## BEGIN

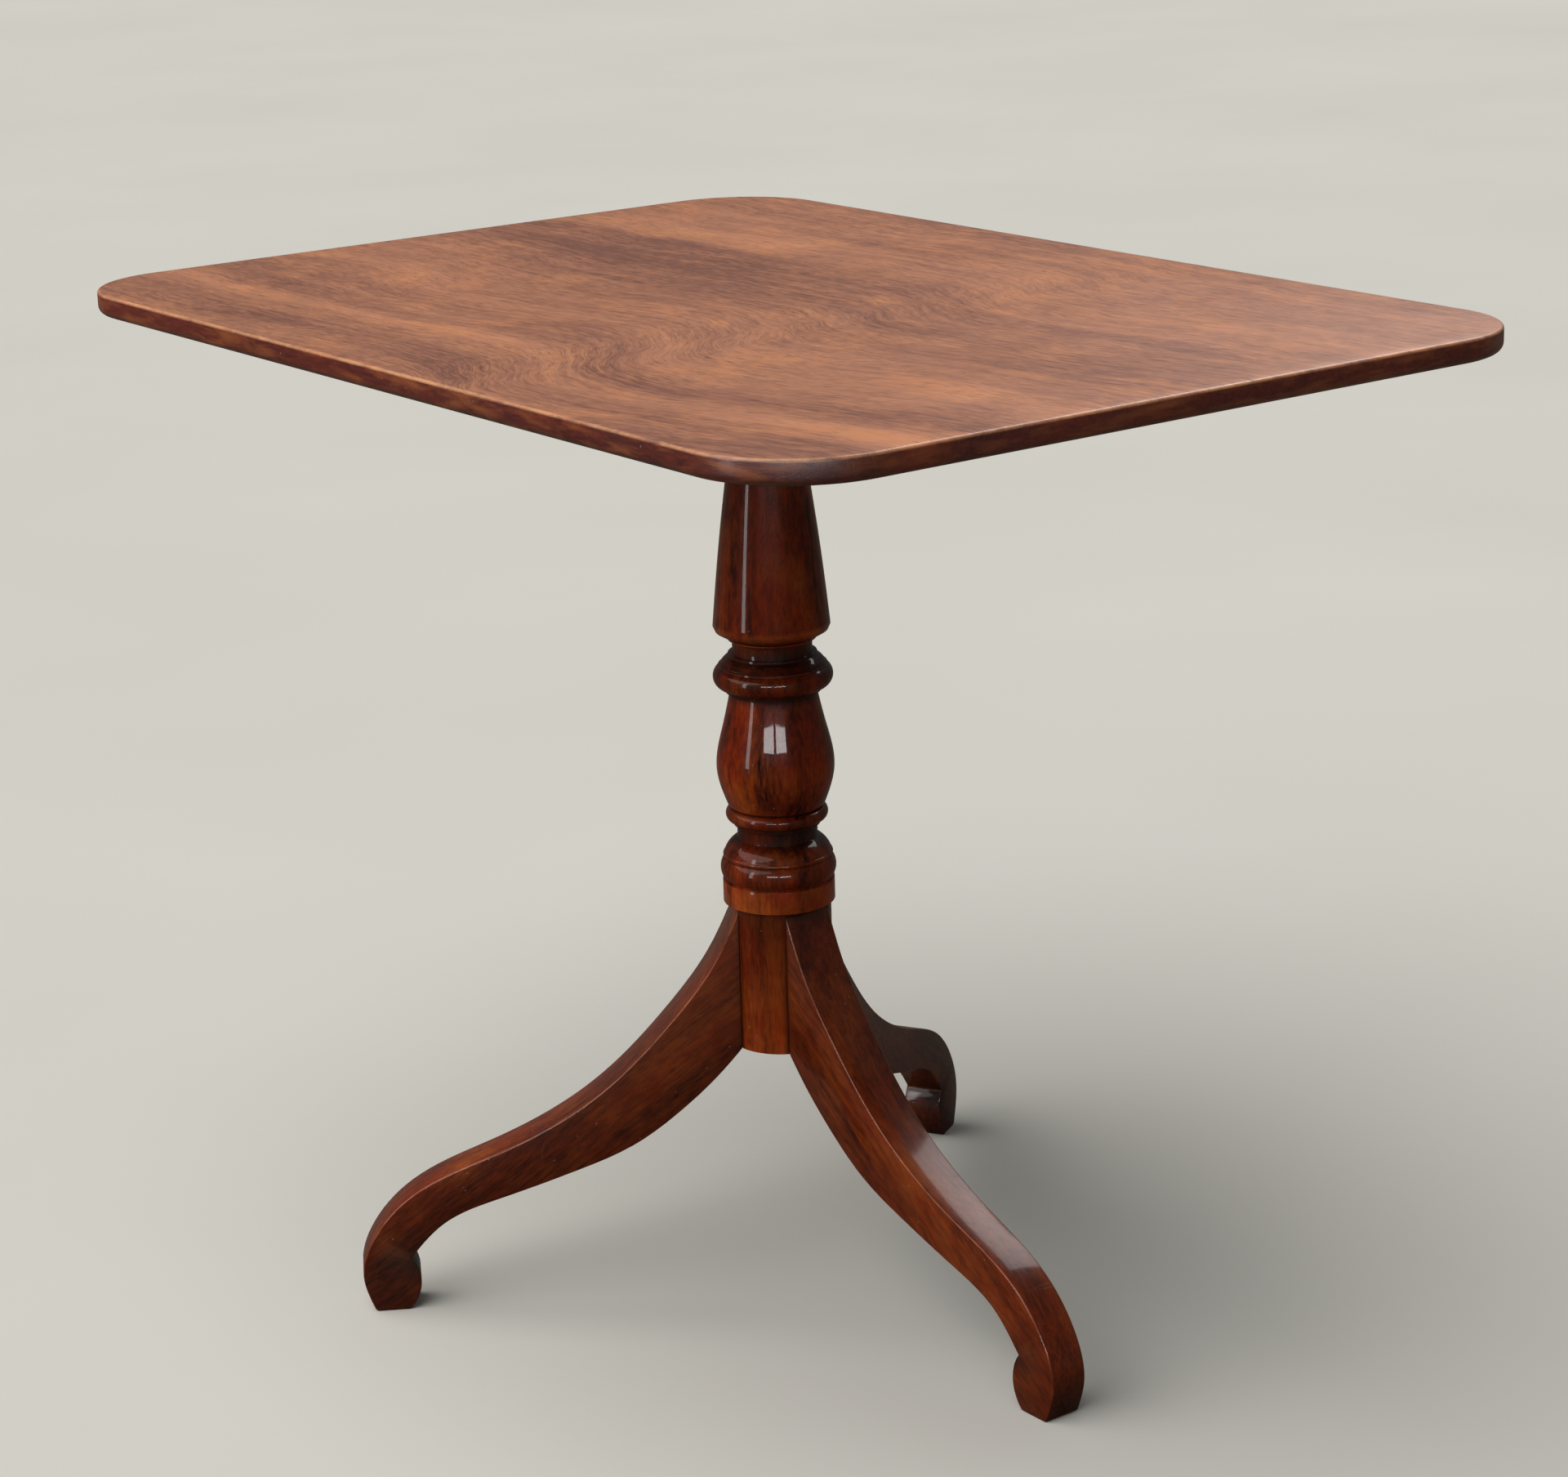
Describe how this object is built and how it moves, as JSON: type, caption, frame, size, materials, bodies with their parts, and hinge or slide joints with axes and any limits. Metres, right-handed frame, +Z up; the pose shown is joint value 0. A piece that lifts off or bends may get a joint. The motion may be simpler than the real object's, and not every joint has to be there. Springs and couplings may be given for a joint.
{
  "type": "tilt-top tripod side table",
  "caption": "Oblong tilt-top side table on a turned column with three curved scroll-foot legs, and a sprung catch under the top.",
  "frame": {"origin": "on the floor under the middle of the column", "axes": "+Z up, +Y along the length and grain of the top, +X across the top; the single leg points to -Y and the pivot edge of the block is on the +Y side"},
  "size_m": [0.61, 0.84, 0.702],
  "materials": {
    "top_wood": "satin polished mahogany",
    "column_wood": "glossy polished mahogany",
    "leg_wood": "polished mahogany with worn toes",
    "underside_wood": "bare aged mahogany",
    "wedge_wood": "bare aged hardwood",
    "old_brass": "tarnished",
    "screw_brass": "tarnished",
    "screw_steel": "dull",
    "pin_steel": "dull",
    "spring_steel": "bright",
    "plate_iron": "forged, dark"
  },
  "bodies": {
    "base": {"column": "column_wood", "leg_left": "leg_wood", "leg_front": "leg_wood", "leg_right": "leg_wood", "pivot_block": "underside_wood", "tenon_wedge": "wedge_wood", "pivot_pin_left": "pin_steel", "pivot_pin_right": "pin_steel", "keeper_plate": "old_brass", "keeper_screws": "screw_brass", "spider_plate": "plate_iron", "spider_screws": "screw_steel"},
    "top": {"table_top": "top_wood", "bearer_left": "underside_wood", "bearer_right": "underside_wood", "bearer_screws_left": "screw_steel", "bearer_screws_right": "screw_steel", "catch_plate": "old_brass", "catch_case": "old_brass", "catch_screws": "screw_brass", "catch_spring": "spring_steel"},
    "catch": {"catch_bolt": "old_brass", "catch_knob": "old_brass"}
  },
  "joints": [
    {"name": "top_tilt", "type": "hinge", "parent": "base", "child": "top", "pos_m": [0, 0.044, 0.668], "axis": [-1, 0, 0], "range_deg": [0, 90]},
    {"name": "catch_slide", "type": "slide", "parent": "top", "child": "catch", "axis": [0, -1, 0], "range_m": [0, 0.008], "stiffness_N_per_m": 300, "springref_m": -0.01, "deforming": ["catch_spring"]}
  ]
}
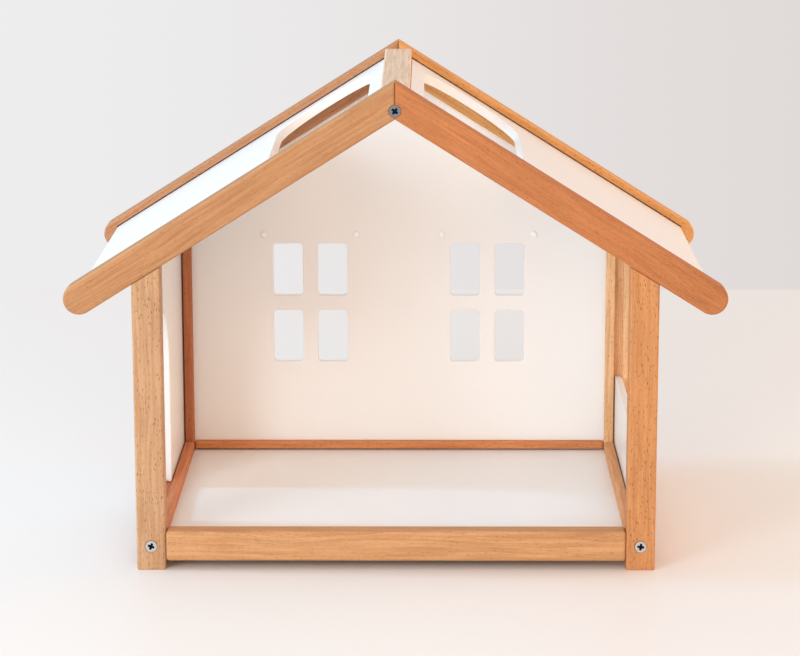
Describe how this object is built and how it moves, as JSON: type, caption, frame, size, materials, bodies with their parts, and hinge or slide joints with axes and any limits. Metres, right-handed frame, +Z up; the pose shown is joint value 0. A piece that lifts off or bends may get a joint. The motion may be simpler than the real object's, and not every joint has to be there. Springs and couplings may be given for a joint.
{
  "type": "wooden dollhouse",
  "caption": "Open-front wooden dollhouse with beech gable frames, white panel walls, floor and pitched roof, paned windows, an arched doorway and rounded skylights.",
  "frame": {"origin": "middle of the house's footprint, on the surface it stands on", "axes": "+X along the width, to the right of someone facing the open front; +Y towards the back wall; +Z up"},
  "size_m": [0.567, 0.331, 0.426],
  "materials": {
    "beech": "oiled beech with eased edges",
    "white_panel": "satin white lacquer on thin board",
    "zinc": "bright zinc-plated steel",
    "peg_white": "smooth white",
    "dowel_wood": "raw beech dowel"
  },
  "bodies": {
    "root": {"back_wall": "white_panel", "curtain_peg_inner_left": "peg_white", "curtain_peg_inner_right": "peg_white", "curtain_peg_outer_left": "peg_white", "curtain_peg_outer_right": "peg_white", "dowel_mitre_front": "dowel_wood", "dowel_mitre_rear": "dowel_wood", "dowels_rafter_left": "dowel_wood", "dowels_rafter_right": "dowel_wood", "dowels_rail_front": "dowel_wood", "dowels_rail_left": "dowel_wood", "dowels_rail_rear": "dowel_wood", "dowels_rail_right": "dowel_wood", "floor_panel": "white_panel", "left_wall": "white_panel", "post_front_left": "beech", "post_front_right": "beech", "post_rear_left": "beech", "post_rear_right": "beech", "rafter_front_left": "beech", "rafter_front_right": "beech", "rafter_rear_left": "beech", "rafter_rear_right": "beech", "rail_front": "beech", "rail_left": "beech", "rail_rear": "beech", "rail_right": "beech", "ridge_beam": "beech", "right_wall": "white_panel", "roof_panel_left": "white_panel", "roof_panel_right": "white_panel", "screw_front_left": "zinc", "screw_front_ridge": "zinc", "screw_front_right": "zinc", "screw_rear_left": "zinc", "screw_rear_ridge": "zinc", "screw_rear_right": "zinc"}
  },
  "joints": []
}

## END

[Work required]
The records above should be repeated in full, exactly as given.

[Exercise response]
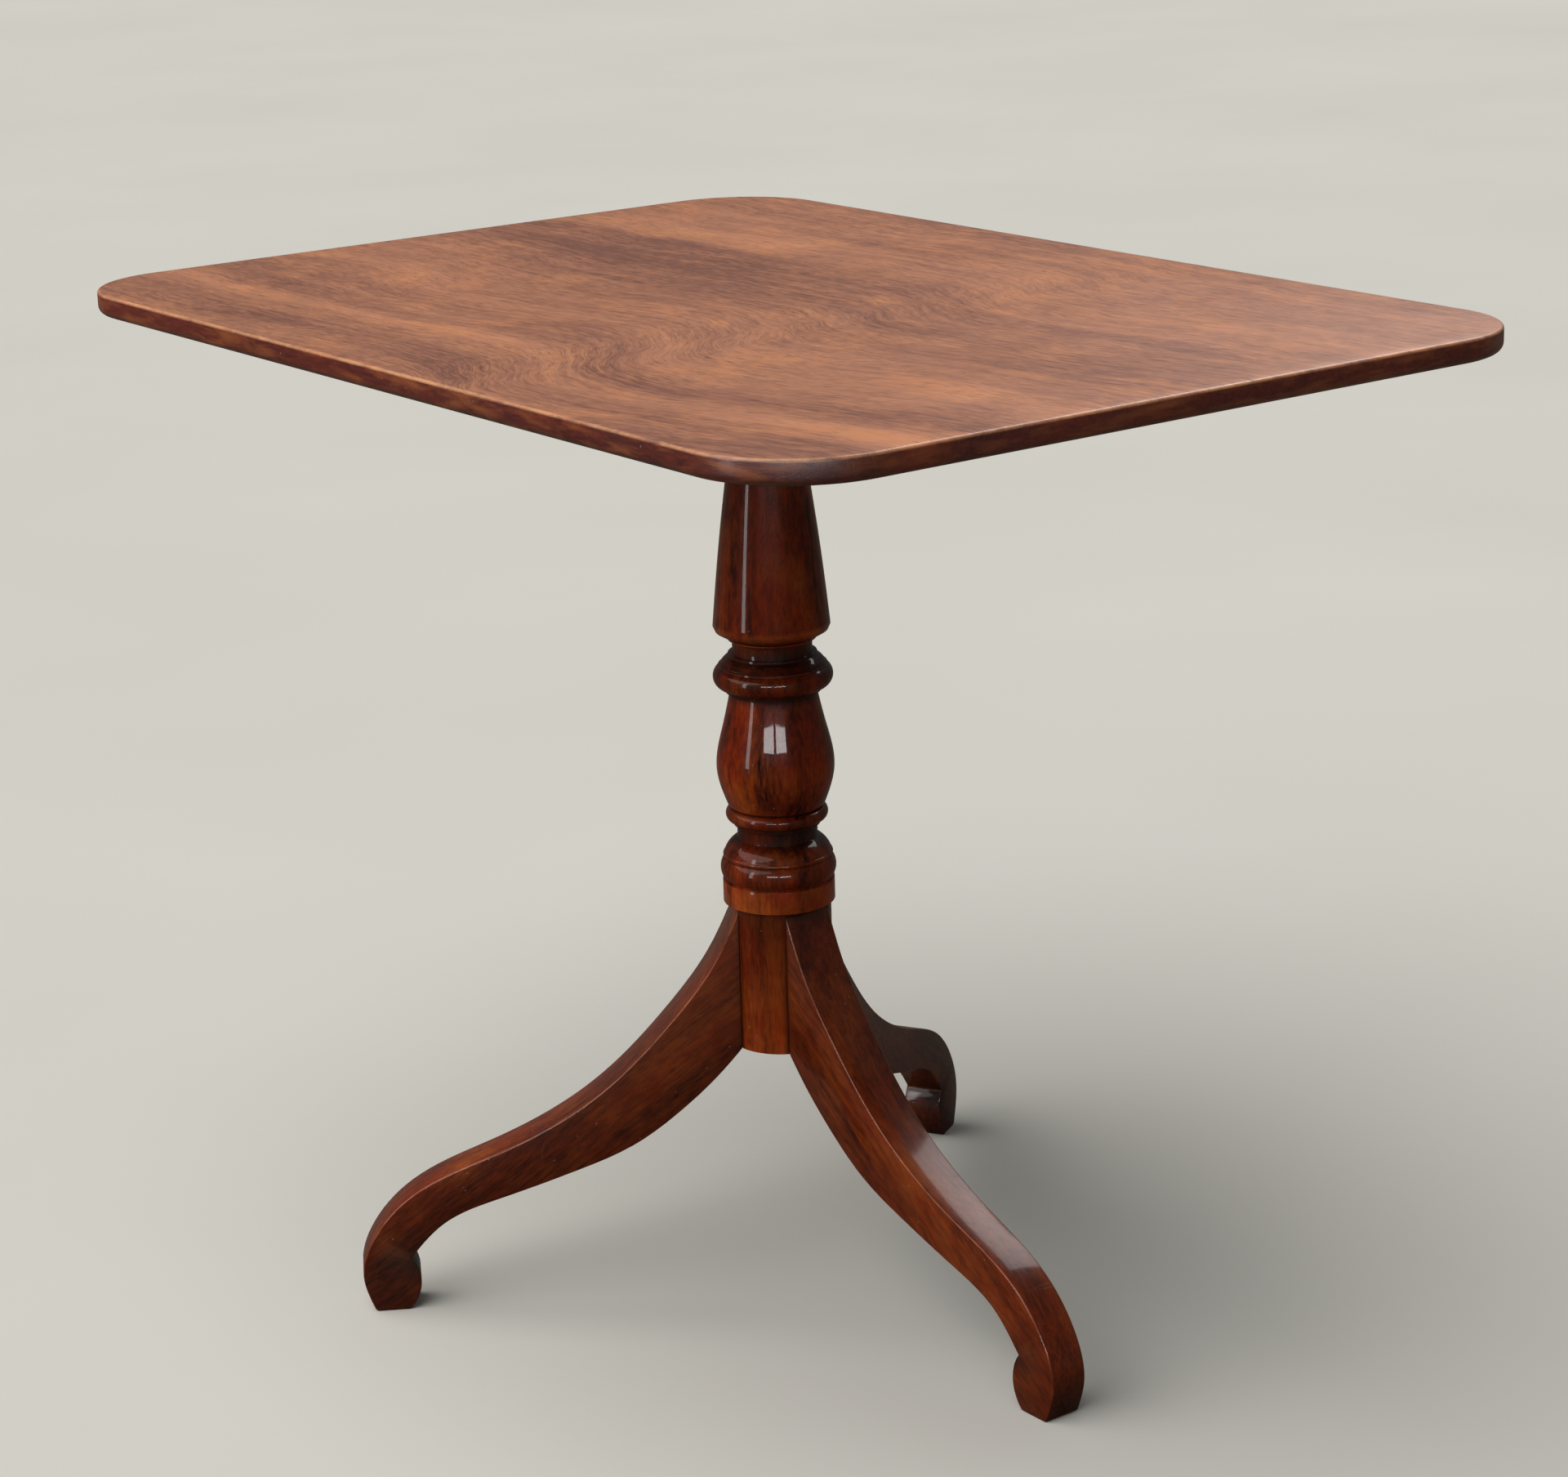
Describe how this object is built and how it moves, as JSON: type, caption, frame, size, materials, bodies with their parts, and hinge or slide joints with axes and any limits. Metres, right-handed frame, +Z up; the pose shown is joint value 0. A piece that lifts off or bends may get a joint. The motion may be simpler than the real object's, and not every joint has to be there. Springs and couplings may be given for a joint.
{
  "type": "tilt-top tripod side table",
  "caption": "Oblong tilt-top side table on a turned column with three curved scroll-foot legs, and a sprung catch under the top.",
  "frame": {"origin": "on the floor under the middle of the column", "axes": "+Z up, +Y along the length and grain of the top, +X across the top; the single leg points to -Y and the pivot edge of the block is on the +Y side"},
  "size_m": [0.61, 0.84, 0.702],
  "materials": {
    "top_wood": "satin polished mahogany",
    "column_wood": "glossy polished mahogany",
    "leg_wood": "polished mahogany with worn toes",
    "underside_wood": "bare aged mahogany",
    "wedge_wood": "bare aged hardwood",
    "old_brass": "tarnished",
    "screw_brass": "tarnished",
    "screw_steel": "dull",
    "pin_steel": "dull",
    "spring_steel": "bright",
    "plate_iron": "forged, dark"
  },
  "bodies": {
    "base": {"column": "column_wood", "leg_left": "leg_wood", "leg_front": "leg_wood", "leg_right": "leg_wood", "pivot_block": "underside_wood", "tenon_wedge": "wedge_wood", "pivot_pin_left": "pin_steel", "pivot_pin_right": "pin_steel", "keeper_plate": "old_brass", "keeper_screws": "screw_brass", "spider_plate": "plate_iron", "spider_screws": "screw_steel"},
    "top": {"table_top": "top_wood", "bearer_left": "underside_wood", "bearer_right": "underside_wood", "bearer_screws_left": "screw_steel", "bearer_screws_right": "screw_steel", "catch_plate": "old_brass", "catch_case": "old_brass", "catch_screws": "screw_brass", "catch_spring": "spring_steel"},
    "catch": {"catch_bolt": "old_brass", "catch_knob": "old_brass"}
  },
  "joints": [
    {"name": "top_tilt", "type": "hinge", "parent": "base", "child": "top", "pos_m": [0, 0.044, 0.668], "axis": [-1, 0, 0], "range_deg": [0, 90]},
    {"name": "catch_slide", "type": "slide", "parent": "top", "child": "catch", "axis": [0, -1, 0], "range_m": [0, 0.008], "stiffness_N_per_m": 300, "springref_m": -0.01, "deforming": ["catch_spring"]}
  ]
}
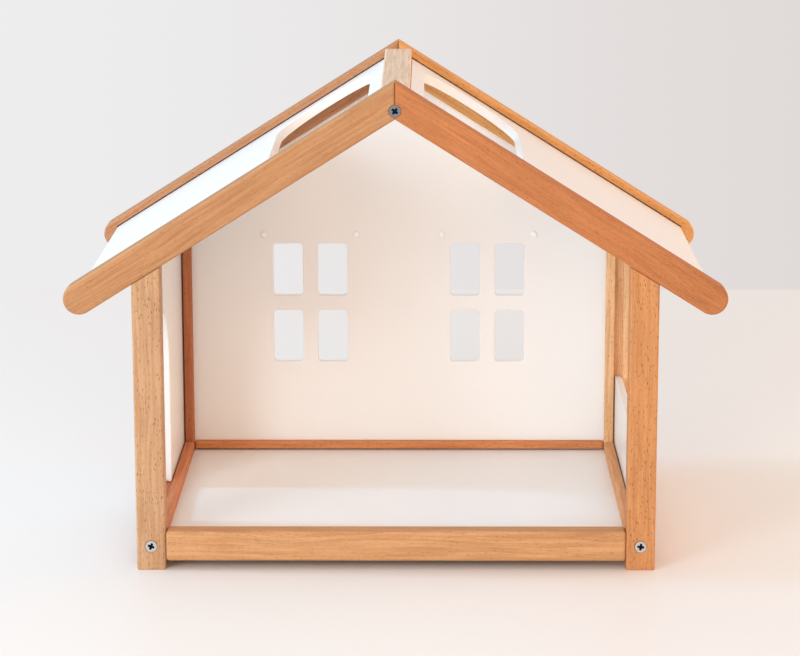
Describe how this object is built and how it moves, as JSON: type, caption, frame, size, materials, bodies with their parts, and hinge or slide joints with axes and any limits. Metres, right-handed frame, +Z up; the pose shown is joint value 0. A piece that lifts off or bends may get a joint. The motion may be simpler than the real object's, and not every joint has to be there. Springs and couplings may be given for a joint.
{
  "type": "wooden dollhouse",
  "caption": "Open-front wooden dollhouse with beech gable frames, white panel walls, floor and pitched roof, paned windows, an arched doorway and rounded skylights.",
  "frame": {"origin": "middle of the house's footprint, on the surface it stands on", "axes": "+X along the width, to the right of someone facing the open front; +Y towards the back wall; +Z up"},
  "size_m": [0.567, 0.331, 0.426],
  "materials": {
    "beech": "oiled beech with eased edges",
    "white_panel": "satin white lacquer on thin board",
    "zinc": "bright zinc-plated steel",
    "peg_white": "smooth white",
    "dowel_wood": "raw beech dowel"
  },
  "bodies": {
    "root": {"back_wall": "white_panel", "curtain_peg_inner_left": "peg_white", "curtain_peg_inner_right": "peg_white", "curtain_peg_outer_left": "peg_white", "curtain_peg_outer_right": "peg_white", "dowel_mitre_front": "dowel_wood", "dowel_mitre_rear": "dowel_wood", "dowels_rafter_left": "dowel_wood", "dowels_rafter_right": "dowel_wood", "dowels_rail_front": "dowel_wood", "dowels_rail_left": "dowel_wood", "dowels_rail_rear": "dowel_wood", "dowels_rail_right": "dowel_wood", "floor_panel": "white_panel", "left_wall": "white_panel", "post_front_left": "beech", "post_front_right": "beech", "post_rear_left": "beech", "post_rear_right": "beech", "rafter_front_left": "beech", "rafter_front_right": "beech", "rafter_rear_left": "beech", "rafter_rear_right": "beech", "rail_front": "beech", "rail_left": "beech", "rail_rear": "beech", "rail_right": "beech", "ridge_beam": "beech", "right_wall": "white_panel", "roof_panel_left": "white_panel", "roof_panel_right": "white_panel", "screw_front_left": "zinc", "screw_front_ridge": "zinc", "screw_front_right": "zinc", "screw_rear_left": "zinc", "screw_rear_ridge": "zinc", "screw_rear_right": "zinc"}
  },
  "joints": []
}